Azad claimed Akhilesh had refused to give concrete answers on issues raised by the ASP, including ending the deadlock over reservation in promotion for Dalits and backward classes.

He said that going in for talks, it was at the back of his mind that the SP chief had failed to visit the house of any Dalit who had faced “exploitation” under the BJP government. Despite this, Azad said, the ASP expected Akhilesh to respond like an “elder brother” towards them.

Azad also said that the ASP would contest on its own if the “divided” Opposition did not get united.

Azad has a strong base in the Saharanpur area of Western UP, where the Bhim Army led by him has been long working for Dalits. He first made national news in 2017, leading Dalit protests over violence between the community and Thakurs in Saharanpur. His participation in the anti-CAA protests and his long incarceration by the Uttar Pradesh government further cemented his position as an articulate youth leader of the Dalit community.

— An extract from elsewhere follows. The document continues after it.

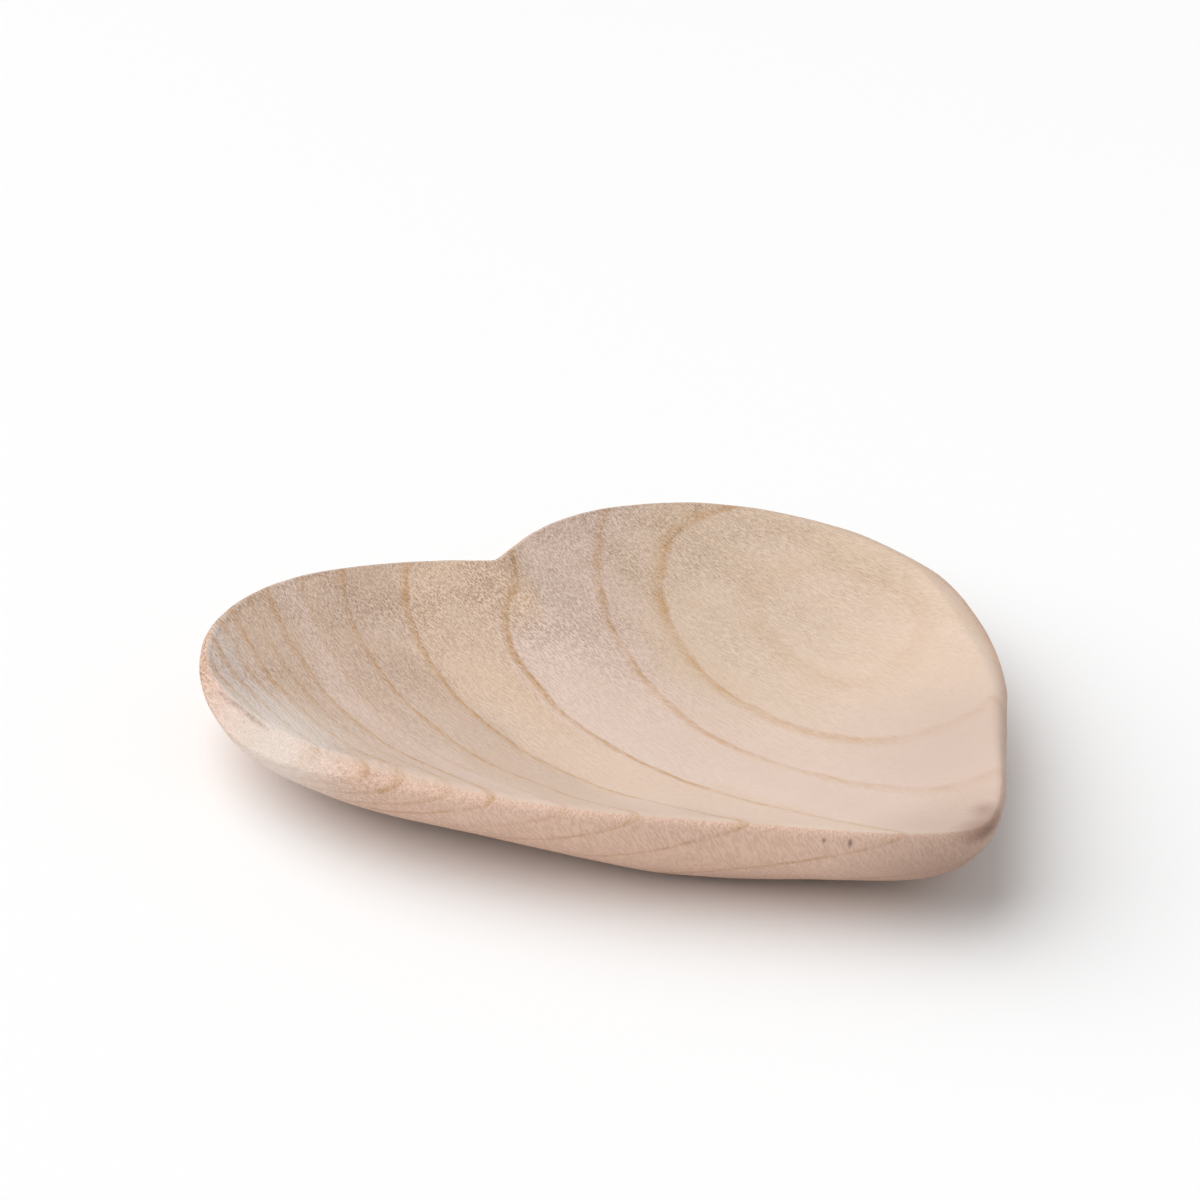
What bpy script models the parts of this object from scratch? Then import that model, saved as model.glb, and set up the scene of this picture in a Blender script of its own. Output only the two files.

For two years now, when he announced the Azad Samaj Party, Azad has been trying to convert that into a leap into politics. While his natural partner was considered to be the BSP, Mayawati is seen to be wary of Azad’s appeal. Among other things in his favour is the fact that BSP founder Kanshi Ram fought his first electoral battle from Saharanpur, his bastion. Mayawati had slammed Azad’s participation in the anti-CAA protests in Delhi, accusing him of “defaming” Dalits.

In 2020, the ASP fought its first elections — a bypoll for the Bulandshahr Assembly seat, and two Assembly seats in Bihar as part of an alliance – though it didn’t register a win/ Last year, it contested the zila panchayat elections in Muzaffarnagar, and six of its candidates won.

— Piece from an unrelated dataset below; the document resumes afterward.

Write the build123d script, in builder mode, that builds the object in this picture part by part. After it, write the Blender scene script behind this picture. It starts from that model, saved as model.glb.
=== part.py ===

Ahead of the Assembly polls, Azad had spoken about the importance of “a collective Opposition to beat the BJP”. It also gave out feelers to show it was open to an alliance with both the Congress and SP, and said even the BSP was not unwelcome should it “share the ASP’s vision”. However, Azad failed to reach any tie-up with anyone.

At a rally in Bulandshahr in November, Congress leader Priyanka Gandhi Vadra virtually said party workers did not want a tie-up.

With the Congress, BSP and SP releasing their first list of candidates, it seems all doors might be shut on Azad.